- Directive: Return verbatim the inclusive range of lines running from the line that contains "The three.js and" to the line that contains "return np.exp(-((distance / width) ** 2))". Omit every other line.

[Records]
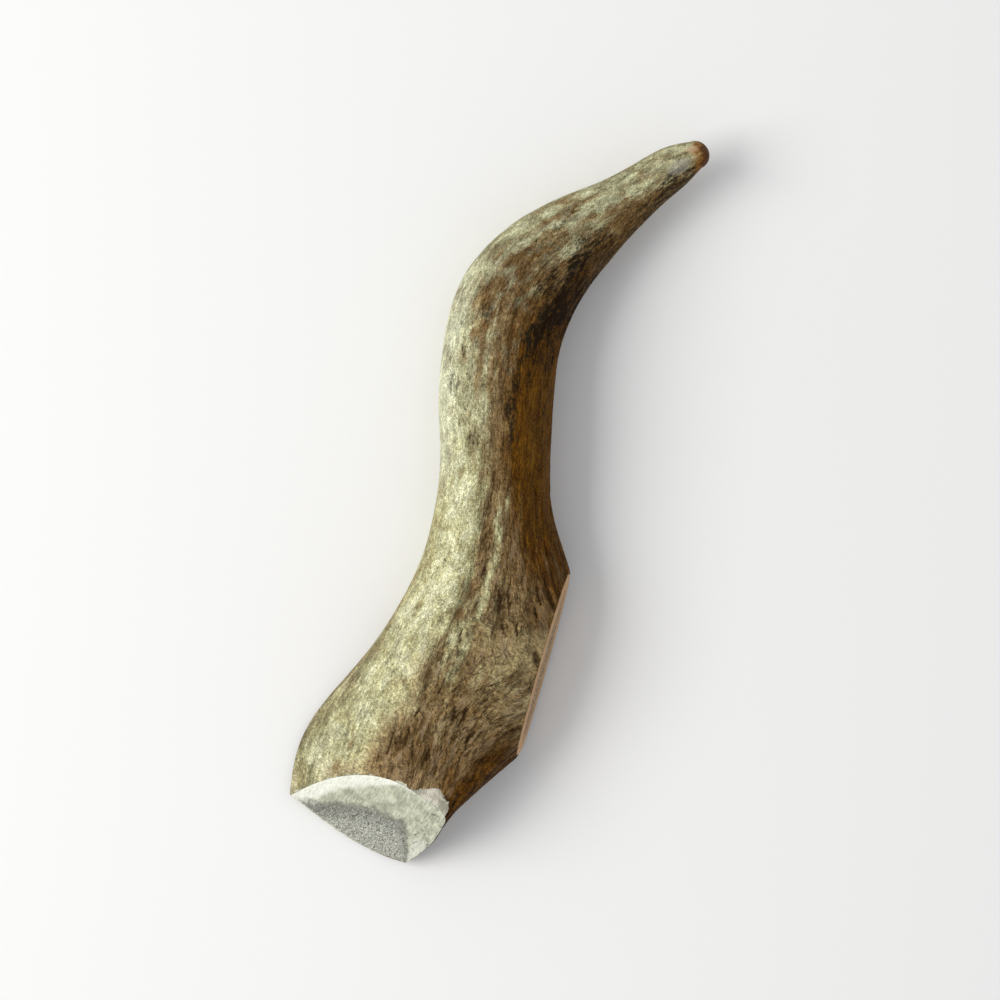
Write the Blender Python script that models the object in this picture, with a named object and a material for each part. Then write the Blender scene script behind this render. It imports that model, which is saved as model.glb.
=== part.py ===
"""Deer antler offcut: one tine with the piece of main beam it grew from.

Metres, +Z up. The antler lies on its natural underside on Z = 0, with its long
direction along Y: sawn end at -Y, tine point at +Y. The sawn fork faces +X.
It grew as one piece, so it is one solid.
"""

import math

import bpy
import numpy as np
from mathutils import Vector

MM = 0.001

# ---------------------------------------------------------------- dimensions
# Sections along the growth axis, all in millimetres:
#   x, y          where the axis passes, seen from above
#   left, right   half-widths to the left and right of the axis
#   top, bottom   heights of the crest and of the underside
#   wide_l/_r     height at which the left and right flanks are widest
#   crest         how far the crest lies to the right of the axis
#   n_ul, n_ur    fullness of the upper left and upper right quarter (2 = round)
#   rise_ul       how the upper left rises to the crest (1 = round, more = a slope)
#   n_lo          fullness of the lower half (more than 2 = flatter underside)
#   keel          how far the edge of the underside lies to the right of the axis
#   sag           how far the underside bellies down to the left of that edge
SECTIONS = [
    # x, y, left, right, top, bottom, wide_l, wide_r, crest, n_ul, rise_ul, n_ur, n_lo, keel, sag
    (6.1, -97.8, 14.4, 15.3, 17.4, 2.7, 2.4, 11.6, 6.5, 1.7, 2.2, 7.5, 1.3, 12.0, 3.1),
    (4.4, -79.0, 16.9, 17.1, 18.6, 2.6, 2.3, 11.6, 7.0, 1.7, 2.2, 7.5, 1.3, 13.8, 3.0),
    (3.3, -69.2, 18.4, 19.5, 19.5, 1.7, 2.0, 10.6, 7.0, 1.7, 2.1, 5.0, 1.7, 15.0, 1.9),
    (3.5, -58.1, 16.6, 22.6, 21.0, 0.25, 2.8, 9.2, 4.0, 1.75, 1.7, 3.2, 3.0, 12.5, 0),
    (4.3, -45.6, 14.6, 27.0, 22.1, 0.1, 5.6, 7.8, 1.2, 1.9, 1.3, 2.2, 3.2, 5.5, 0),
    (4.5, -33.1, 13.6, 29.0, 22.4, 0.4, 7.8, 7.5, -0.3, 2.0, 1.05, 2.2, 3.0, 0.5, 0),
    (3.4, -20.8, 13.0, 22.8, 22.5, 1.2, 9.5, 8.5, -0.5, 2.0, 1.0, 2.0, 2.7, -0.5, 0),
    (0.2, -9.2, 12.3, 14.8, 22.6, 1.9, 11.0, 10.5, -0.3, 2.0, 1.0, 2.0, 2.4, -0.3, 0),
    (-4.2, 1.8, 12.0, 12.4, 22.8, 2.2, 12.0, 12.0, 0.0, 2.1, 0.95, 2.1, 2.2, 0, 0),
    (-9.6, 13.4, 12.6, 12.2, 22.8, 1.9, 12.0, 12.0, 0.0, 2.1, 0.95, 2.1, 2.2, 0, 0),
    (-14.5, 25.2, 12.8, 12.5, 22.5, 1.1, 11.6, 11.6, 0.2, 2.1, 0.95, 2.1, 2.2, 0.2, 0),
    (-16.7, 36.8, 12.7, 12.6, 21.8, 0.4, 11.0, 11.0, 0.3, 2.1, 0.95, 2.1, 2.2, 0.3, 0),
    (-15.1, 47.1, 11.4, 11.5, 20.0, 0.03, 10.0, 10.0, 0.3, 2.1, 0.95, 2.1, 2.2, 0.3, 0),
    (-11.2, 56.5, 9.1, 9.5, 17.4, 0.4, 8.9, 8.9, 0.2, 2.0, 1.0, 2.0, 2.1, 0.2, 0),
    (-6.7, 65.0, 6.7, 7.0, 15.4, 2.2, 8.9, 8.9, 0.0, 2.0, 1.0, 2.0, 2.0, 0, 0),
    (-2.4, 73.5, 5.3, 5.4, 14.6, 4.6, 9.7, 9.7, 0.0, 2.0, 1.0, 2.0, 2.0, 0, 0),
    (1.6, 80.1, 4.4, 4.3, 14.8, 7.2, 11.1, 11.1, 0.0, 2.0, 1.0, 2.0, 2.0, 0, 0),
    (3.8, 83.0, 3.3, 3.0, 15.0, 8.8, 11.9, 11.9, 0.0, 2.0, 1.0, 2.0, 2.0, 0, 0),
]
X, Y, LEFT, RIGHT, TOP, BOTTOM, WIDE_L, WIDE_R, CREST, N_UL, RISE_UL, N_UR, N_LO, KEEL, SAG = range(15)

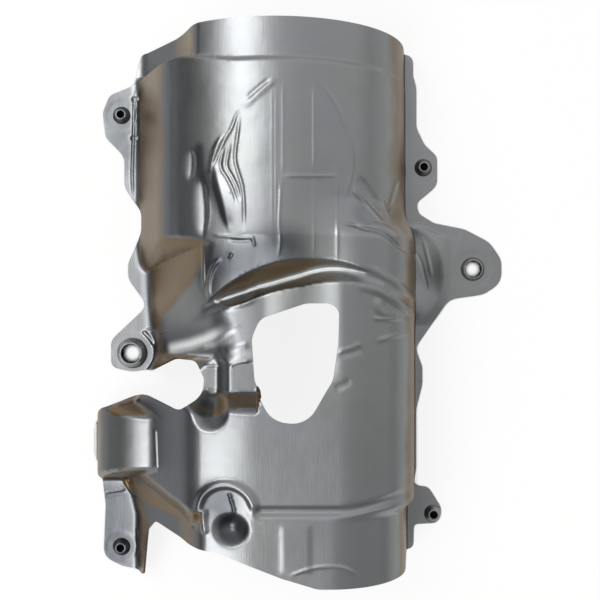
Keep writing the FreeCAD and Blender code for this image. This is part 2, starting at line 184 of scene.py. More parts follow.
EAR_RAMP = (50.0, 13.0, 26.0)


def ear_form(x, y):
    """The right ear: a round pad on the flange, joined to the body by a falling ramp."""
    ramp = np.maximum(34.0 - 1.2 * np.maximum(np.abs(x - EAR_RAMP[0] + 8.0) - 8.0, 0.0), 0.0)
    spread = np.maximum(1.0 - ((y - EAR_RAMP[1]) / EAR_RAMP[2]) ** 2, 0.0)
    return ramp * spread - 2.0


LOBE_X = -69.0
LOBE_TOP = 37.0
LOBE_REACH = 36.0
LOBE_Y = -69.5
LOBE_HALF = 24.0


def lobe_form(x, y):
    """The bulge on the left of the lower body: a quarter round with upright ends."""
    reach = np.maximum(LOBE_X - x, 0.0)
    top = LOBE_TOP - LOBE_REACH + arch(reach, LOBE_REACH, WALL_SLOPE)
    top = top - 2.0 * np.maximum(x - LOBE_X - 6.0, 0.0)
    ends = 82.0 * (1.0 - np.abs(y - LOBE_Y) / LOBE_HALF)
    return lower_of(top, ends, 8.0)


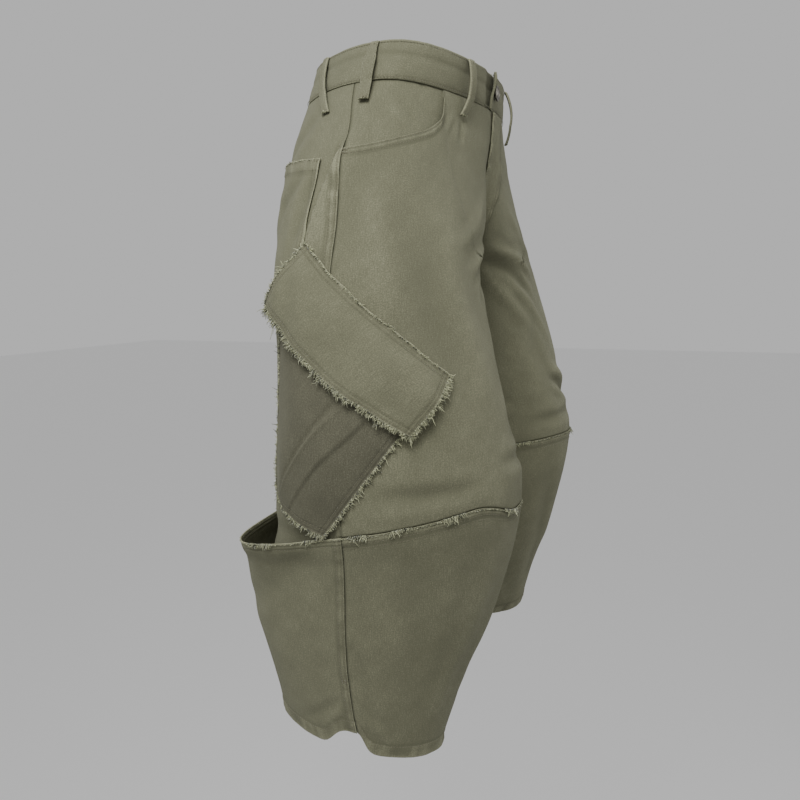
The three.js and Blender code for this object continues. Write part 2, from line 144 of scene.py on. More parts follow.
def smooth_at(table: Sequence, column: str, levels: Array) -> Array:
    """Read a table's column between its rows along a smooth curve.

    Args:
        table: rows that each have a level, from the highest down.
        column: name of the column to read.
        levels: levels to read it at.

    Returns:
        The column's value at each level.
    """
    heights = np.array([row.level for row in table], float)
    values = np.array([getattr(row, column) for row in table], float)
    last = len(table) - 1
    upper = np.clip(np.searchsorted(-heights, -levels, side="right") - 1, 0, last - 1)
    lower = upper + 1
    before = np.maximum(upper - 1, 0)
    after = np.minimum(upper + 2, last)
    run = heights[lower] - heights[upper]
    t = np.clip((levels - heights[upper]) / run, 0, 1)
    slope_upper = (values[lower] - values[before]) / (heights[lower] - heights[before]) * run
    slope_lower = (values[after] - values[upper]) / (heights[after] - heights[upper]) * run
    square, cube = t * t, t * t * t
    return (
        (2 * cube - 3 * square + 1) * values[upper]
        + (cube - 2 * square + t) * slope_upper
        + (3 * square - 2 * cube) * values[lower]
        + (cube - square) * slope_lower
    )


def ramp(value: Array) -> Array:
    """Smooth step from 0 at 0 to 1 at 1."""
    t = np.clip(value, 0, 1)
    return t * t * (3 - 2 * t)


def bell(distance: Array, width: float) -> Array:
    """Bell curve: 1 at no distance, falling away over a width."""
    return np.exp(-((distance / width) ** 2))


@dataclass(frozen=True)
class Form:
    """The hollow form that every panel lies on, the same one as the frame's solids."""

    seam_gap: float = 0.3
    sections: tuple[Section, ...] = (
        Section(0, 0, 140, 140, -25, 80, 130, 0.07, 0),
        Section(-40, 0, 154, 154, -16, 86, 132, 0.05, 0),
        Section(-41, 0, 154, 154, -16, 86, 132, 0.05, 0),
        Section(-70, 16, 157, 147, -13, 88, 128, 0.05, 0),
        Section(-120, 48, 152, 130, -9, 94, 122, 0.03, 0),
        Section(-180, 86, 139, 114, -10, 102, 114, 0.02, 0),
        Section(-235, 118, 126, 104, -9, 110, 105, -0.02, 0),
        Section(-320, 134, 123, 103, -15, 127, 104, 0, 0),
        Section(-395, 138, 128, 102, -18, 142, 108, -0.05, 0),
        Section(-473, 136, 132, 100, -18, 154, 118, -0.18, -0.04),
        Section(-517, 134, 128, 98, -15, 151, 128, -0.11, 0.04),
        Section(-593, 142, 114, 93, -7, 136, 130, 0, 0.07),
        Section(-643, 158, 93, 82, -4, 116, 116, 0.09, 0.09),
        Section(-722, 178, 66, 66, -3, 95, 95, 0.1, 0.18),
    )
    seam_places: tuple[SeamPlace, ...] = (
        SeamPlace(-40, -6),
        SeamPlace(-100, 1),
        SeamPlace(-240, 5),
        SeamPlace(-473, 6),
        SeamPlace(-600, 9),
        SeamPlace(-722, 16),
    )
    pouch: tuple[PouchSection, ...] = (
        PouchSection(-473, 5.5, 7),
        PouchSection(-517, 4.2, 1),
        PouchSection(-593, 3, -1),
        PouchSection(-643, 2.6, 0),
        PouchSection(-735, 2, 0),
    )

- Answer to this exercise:
The three.js and Blender code for this object continues. Write part 2, from line 144 of scene.py on. More parts follow.
def smooth_at(table: Sequence, column: str, levels: Array) -> Array:
    """Read a table's column between its rows along a smooth curve.

    Args:
        table: rows that each have a level, from the highest down.
        column: name of the column to read.
        levels: levels to read it at.

    Returns:
        The column's value at each level.
    """
    heights = np.array([row.level for row in table], float)
    values = np.array([getattr(row, column) for row in table], float)
    last = len(table) - 1
    upper = np.clip(np.searchsorted(-heights, -levels, side="right") - 1, 0, last - 1)
    lower = upper + 1
    before = np.maximum(upper - 1, 0)
    after = np.minimum(upper + 2, last)
    run = heights[lower] - heights[upper]
    t = np.clip((levels - heights[upper]) / run, 0, 1)
    slope_upper = (values[lower] - values[before]) / (heights[lower] - heights[before]) * run
    slope_lower = (values[after] - values[upper]) / (heights[after] - heights[upper]) * run
    square, cube = t * t, t * t * t
    return (
        (2 * cube - 3 * square + 1) * values[upper]
        + (cube - 2 * square + t) * slope_upper
        + (3 * square - 2 * cube) * values[lower]
        + (cube - square) * slope_lower
    )


def ramp(value: Array) -> Array:
    """Smooth step from 0 at 0 to 1 at 1."""
    t = np.clip(value, 0, 1)
    return t * t * (3 - 2 * t)


def bell(distance: Array, width: float) -> Array:
    """Bell curve: 1 at no distance, falling away over a width."""
    return np.exp(-((distance / width) ** 2))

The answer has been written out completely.